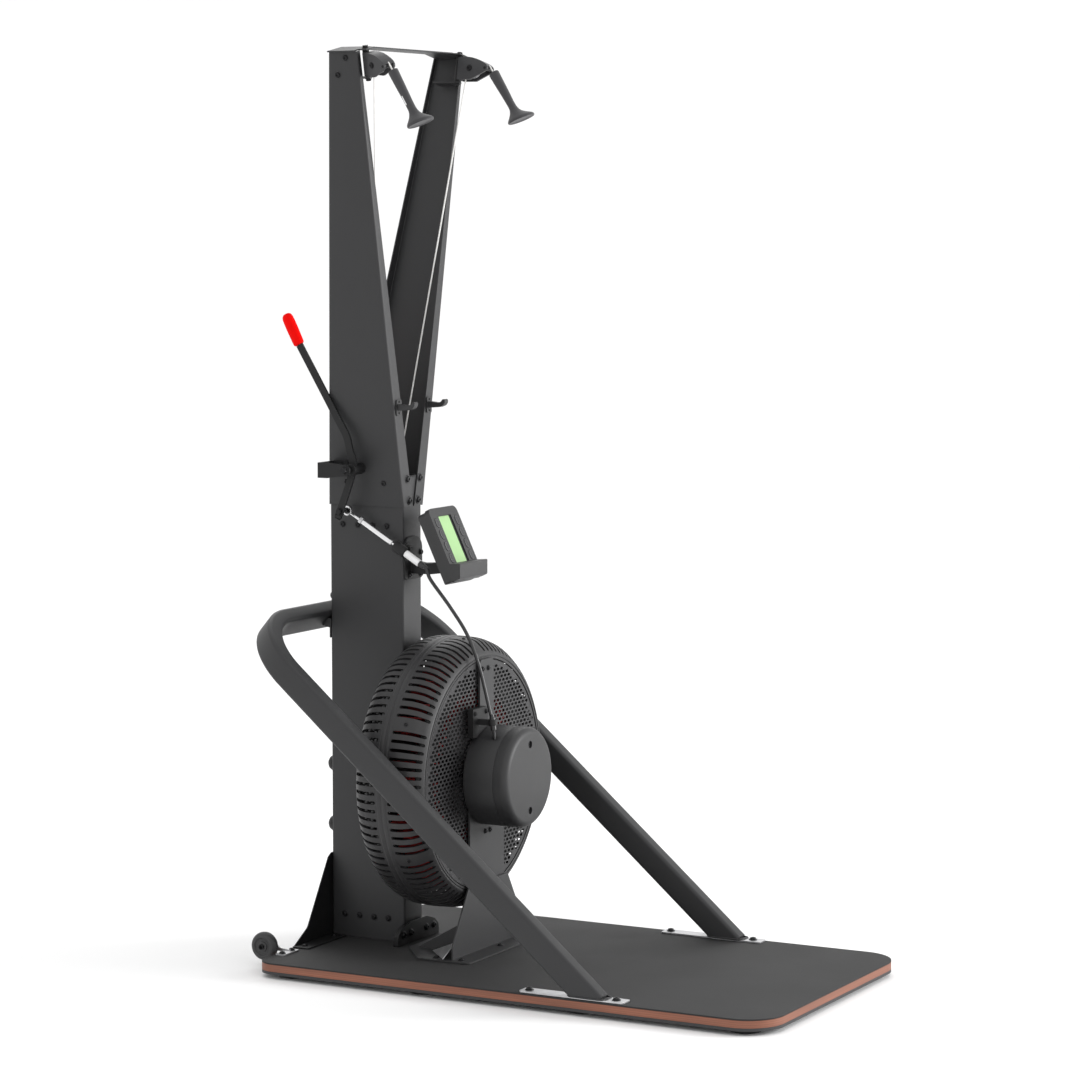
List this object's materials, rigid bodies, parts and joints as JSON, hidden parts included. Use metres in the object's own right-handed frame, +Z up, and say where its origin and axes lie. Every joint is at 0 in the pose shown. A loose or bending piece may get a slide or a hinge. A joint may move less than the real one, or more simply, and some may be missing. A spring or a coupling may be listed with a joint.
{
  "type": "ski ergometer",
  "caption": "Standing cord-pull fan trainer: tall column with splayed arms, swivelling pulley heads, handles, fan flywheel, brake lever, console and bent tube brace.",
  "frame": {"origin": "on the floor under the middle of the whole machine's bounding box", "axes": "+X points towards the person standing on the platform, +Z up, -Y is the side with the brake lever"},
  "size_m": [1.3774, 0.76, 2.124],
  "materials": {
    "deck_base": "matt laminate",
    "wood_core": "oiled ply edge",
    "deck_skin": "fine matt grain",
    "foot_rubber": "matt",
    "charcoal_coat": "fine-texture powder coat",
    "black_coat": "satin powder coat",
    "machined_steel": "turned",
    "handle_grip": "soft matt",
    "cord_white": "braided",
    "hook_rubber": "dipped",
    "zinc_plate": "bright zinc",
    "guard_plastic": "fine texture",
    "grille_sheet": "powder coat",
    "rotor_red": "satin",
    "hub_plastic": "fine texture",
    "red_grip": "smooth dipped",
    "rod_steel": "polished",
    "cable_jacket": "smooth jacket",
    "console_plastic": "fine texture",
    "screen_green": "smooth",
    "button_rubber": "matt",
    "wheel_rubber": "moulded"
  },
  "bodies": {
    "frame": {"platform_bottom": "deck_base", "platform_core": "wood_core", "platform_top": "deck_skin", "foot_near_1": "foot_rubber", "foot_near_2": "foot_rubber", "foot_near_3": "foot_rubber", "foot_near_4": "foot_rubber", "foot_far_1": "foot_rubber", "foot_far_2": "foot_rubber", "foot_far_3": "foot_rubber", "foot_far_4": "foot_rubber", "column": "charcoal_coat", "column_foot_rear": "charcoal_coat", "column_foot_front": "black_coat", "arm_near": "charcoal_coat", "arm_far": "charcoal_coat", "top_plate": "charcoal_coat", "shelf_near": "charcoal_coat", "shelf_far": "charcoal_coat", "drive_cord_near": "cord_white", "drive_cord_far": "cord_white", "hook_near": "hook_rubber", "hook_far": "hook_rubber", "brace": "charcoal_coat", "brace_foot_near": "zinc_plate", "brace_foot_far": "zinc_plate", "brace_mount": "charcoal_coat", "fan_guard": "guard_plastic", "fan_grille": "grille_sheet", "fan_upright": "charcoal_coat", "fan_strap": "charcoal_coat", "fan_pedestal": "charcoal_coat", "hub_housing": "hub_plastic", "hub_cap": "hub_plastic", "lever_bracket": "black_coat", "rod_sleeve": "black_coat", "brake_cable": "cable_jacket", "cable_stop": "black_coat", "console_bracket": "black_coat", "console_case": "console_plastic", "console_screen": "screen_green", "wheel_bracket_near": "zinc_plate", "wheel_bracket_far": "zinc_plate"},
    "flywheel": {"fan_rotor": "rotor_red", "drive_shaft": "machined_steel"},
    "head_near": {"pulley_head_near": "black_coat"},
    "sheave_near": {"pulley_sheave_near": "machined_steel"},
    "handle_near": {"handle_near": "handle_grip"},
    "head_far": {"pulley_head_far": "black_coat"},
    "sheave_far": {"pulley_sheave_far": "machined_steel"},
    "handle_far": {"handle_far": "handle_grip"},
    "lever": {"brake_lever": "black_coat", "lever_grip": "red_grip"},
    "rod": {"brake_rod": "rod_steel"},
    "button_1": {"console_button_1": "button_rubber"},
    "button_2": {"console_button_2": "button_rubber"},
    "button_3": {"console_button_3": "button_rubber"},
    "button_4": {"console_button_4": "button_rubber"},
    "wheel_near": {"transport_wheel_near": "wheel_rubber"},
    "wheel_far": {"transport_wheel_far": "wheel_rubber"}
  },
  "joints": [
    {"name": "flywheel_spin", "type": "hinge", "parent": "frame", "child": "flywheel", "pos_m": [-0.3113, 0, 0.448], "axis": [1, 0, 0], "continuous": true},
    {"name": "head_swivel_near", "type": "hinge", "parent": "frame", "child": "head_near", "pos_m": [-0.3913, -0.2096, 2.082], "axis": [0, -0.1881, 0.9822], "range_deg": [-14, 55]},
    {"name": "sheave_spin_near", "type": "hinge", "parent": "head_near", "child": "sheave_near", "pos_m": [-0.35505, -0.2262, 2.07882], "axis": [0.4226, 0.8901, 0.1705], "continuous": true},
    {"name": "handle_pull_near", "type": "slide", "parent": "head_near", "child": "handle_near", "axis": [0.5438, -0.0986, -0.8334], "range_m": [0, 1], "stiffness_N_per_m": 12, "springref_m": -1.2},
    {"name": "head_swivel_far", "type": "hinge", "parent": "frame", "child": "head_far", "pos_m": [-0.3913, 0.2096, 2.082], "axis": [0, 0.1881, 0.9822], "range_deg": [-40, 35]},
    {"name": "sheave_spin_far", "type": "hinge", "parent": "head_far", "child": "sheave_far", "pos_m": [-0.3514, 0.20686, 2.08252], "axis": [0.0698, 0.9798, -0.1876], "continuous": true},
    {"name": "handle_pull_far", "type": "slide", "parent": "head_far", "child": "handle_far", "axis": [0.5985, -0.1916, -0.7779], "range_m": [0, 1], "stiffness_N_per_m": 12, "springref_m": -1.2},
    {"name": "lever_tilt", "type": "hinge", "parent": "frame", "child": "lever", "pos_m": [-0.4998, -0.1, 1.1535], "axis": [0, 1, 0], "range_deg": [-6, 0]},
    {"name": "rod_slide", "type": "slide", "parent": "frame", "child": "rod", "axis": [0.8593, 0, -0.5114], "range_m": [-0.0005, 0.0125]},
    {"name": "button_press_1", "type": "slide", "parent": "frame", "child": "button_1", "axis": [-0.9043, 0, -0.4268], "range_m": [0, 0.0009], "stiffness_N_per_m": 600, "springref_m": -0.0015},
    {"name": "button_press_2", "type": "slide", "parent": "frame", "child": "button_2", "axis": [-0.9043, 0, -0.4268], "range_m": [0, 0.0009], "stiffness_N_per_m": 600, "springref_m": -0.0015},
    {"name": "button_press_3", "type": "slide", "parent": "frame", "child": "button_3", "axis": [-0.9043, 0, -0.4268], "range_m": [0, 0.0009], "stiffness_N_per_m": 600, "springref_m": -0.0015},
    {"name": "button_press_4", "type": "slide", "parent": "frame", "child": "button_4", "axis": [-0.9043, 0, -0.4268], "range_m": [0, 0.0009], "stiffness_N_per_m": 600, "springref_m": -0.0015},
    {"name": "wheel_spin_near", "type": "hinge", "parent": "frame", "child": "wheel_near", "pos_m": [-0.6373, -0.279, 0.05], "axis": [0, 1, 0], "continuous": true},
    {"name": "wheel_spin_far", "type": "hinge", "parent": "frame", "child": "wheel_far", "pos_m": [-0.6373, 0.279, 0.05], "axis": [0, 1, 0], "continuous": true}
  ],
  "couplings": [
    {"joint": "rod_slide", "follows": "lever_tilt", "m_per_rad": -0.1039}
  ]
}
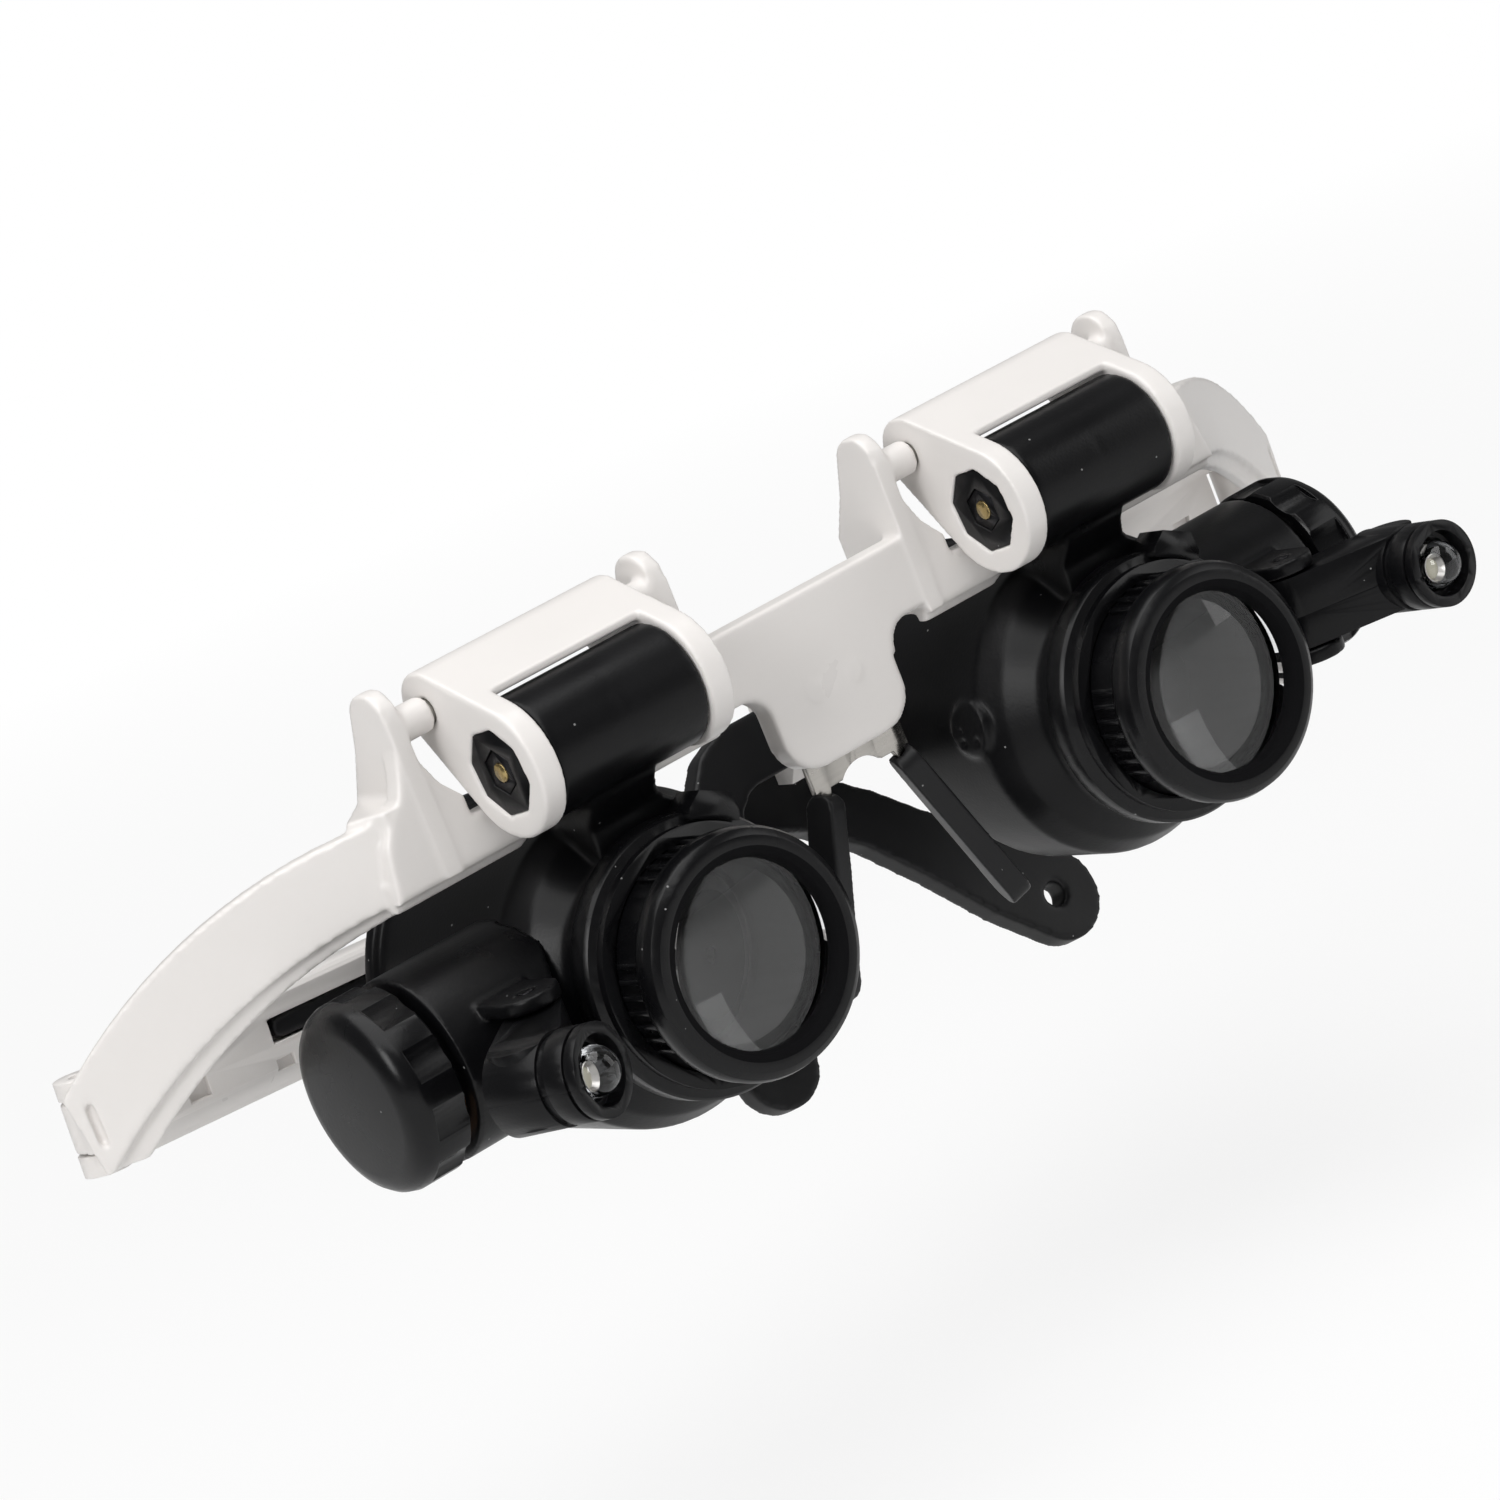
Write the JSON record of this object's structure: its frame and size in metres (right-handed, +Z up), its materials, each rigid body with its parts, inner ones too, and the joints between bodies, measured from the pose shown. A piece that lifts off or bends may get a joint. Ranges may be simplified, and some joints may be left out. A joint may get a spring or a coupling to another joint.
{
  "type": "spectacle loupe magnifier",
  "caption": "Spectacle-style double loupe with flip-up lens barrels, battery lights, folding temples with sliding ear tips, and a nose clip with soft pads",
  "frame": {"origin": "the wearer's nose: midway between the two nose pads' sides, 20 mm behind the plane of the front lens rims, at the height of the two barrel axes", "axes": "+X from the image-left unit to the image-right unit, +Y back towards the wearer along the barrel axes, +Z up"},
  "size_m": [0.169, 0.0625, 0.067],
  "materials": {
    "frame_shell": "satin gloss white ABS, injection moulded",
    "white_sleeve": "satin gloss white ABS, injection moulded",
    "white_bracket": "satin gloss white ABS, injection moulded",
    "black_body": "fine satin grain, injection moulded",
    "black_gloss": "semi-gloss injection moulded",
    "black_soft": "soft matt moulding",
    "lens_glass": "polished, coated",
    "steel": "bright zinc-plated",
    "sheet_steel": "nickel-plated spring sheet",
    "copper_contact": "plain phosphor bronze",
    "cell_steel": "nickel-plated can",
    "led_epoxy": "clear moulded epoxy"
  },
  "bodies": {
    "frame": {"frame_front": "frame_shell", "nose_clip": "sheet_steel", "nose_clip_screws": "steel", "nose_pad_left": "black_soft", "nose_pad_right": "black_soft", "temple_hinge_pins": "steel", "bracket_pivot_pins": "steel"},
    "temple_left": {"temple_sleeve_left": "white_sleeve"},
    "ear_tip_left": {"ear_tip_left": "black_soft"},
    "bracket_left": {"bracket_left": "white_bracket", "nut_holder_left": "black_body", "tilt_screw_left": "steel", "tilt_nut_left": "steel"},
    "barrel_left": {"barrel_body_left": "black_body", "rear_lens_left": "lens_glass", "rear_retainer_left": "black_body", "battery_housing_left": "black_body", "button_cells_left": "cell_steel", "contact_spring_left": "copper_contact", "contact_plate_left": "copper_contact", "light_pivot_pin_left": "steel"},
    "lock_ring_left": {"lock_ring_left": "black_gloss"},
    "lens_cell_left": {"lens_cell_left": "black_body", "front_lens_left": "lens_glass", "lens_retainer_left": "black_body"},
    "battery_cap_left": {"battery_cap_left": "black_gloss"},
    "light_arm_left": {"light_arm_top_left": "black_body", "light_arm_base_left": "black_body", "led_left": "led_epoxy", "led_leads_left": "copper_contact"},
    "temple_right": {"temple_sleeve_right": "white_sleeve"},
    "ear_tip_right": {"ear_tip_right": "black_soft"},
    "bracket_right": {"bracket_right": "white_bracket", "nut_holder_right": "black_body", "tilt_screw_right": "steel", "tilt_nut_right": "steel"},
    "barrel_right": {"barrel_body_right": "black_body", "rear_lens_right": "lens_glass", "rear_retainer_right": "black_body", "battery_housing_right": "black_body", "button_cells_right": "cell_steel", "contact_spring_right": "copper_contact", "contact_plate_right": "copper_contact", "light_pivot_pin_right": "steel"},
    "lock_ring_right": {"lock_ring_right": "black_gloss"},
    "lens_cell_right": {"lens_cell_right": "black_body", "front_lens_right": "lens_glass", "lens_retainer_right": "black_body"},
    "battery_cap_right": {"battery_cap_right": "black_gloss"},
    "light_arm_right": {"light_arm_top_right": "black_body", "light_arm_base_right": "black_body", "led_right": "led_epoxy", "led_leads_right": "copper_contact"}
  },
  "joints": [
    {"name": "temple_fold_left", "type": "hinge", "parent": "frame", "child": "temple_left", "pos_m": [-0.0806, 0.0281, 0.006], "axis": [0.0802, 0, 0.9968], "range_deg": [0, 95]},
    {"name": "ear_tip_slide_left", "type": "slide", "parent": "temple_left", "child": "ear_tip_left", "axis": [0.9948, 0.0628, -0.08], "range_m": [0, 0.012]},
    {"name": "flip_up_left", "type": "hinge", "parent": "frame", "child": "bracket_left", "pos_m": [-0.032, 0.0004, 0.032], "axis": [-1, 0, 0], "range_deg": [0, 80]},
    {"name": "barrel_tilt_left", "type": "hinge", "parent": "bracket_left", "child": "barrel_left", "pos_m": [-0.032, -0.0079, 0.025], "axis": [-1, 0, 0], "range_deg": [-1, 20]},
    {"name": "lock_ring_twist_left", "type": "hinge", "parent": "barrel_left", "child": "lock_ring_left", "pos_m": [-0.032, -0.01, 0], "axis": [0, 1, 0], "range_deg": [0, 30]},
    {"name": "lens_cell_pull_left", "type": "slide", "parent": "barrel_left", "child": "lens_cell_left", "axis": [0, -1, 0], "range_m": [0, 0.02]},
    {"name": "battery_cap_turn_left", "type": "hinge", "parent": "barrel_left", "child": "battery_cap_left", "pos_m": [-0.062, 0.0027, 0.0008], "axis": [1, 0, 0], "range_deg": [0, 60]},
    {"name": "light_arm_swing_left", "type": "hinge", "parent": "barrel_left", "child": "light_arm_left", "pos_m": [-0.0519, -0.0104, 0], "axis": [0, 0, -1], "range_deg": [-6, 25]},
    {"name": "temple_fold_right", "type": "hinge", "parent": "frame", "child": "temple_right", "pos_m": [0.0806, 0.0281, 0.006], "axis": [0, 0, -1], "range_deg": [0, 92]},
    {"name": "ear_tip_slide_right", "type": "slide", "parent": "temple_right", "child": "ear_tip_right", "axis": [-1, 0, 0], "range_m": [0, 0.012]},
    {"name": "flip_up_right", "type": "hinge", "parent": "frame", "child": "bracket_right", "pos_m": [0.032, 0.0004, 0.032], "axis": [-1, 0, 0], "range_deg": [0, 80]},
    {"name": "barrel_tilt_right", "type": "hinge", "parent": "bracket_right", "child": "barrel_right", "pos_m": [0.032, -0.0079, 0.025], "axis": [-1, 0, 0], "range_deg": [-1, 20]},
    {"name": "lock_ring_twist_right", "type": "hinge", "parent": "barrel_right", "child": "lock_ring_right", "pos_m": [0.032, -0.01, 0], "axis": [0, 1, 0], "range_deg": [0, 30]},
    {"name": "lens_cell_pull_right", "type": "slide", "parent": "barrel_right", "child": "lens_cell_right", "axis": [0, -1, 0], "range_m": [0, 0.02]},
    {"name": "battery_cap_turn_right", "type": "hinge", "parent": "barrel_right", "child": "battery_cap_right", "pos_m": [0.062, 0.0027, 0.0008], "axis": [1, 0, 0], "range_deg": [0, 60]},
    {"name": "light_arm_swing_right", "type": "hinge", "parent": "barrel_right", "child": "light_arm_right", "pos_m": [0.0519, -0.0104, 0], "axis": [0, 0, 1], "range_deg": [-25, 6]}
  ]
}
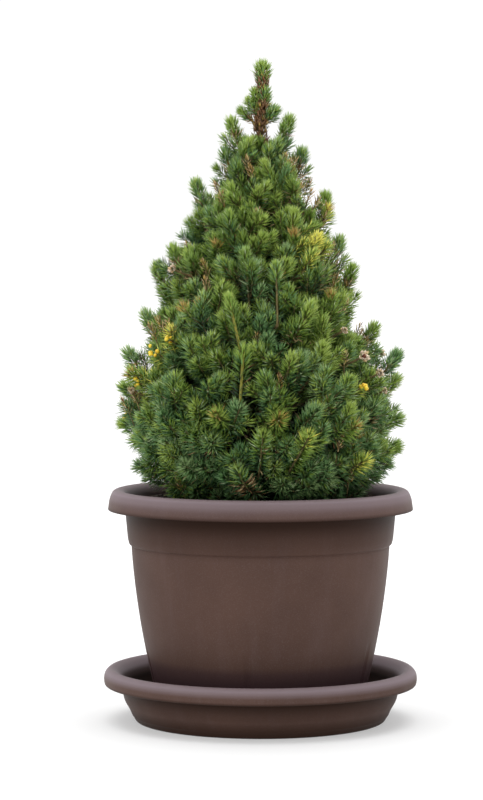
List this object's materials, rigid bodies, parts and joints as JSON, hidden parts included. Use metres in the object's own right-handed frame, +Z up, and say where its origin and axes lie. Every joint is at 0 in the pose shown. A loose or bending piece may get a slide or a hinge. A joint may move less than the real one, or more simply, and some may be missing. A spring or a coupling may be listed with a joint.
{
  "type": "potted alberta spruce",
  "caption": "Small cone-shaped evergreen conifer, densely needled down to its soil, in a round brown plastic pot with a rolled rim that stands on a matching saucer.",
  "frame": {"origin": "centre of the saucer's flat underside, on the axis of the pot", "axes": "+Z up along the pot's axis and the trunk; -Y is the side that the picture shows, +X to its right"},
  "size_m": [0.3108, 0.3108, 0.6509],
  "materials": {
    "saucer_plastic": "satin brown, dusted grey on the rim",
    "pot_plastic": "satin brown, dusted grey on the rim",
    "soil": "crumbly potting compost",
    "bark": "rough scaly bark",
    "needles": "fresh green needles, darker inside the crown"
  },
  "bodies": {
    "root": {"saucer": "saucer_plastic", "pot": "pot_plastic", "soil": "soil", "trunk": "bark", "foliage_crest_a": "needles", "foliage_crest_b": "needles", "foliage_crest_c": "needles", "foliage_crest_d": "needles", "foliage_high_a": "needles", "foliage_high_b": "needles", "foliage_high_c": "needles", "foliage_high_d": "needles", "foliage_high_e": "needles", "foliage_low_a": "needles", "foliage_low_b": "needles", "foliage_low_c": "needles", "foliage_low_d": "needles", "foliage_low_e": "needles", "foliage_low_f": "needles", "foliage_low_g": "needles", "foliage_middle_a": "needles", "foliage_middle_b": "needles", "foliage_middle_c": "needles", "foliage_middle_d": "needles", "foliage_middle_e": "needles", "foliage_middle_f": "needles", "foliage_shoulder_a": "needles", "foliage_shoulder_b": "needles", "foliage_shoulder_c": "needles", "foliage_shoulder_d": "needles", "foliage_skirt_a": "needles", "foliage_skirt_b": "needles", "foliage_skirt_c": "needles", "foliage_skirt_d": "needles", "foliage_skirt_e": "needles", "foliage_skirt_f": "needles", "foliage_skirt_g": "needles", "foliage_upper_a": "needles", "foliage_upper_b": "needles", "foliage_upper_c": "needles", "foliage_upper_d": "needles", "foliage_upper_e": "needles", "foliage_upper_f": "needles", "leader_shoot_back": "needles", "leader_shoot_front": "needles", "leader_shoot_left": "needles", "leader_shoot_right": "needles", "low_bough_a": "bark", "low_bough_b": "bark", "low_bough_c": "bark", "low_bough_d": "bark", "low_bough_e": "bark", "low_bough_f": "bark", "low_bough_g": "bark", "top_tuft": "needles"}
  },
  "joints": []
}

= = = = =

→ **What the exercise asks**:
Copy each line of the listing that holds the word "from".

→ **Result for this task**:
Write the JSON record of this object's structure: its frame and size in metres (right-handed, +Z up), its materials, each rigid body with its parts, inner ones too, and the joints between bodies, measured from the pose shown. A piece that lifts off or bends may get a joint. Ranges may be simplified, and some joints may be left out. A joint may get a spring or a coupling to another joint.
  "frame": {"origin": "the wearer's nose: midway between the two nose pads' sides, 20 mm behind the plane of the front lens rims, at the height of the two barrel axes", "axes": "+X from the image-left unit to the image-right unit, +Y back towards the wearer along the barrel axes, +Z up"},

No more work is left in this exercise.